◆ **Your goal**: Quote every line of the material beneath this one.

##### Supplied records

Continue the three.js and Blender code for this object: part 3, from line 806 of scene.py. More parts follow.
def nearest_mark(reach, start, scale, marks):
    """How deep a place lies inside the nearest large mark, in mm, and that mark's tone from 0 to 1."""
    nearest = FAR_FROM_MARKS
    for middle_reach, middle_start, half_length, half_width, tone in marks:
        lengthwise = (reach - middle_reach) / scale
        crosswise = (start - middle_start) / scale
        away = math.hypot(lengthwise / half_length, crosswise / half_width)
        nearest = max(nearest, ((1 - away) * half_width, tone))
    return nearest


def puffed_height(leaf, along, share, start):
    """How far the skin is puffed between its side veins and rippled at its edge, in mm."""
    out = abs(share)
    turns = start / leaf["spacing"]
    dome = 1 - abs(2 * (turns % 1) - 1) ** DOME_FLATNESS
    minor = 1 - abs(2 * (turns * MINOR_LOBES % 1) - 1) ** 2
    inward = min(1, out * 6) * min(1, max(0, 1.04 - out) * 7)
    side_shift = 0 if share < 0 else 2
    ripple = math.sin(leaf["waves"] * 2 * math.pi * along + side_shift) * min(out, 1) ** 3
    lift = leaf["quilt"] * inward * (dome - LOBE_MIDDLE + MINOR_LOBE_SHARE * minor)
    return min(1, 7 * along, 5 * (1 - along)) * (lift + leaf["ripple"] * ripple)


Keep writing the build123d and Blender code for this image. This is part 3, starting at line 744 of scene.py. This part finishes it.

##########

◆ **Solution to the problem**:
Continue the three.js and Blender code for this object: part 3, from line 806 of scene.py. More parts follow.
def nearest_mark(reach, start, scale, marks):
    """How deep a place lies inside the nearest large mark, in mm, and that mark's tone from 0 to 1."""
    nearest = FAR_FROM_MARKS
    for middle_reach, middle_start, half_length, half_width, tone in marks:
        lengthwise = (reach - middle_reach) / scale
        crosswise = (start - middle_start) / scale
        away = math.hypot(lengthwise / half_length, crosswise / half_width)
        nearest = max(nearest, ((1 - away) * half_width, tone))
    return nearest


def puffed_height(leaf, along, share, start):
    """How far the skin is puffed between its side veins and rippled at its edge, in mm."""
    out = abs(share)
    turns = start / leaf["spacing"]
    dome = 1 - abs(2 * (turns % 1) - 1) ** DOME_FLATNESS
    minor = 1 - abs(2 * (turns * MINOR_LOBES % 1) - 1) ** 2
    inward = min(1, out * 6) * min(1, max(0, 1.04 - out) * 7)
    side_shift = 0 if share < 0 else 2
    ripple = math.sin(leaf["waves"] * 2 * math.pi * along + side_shift) * min(out, 1) ** 3
    lift = leaf["quilt"] * inward * (dome - LOBE_MIDDLE + MINOR_LOBE_SHARE * minor)
    return min(1, 7 * along, 5 * (1 - along)) * (lift + leaf["ripple"] * ripple)


Keep writing the build123d and Blender code for this image. This is part 3, starting at line 744 of scene.py. This part finishes it.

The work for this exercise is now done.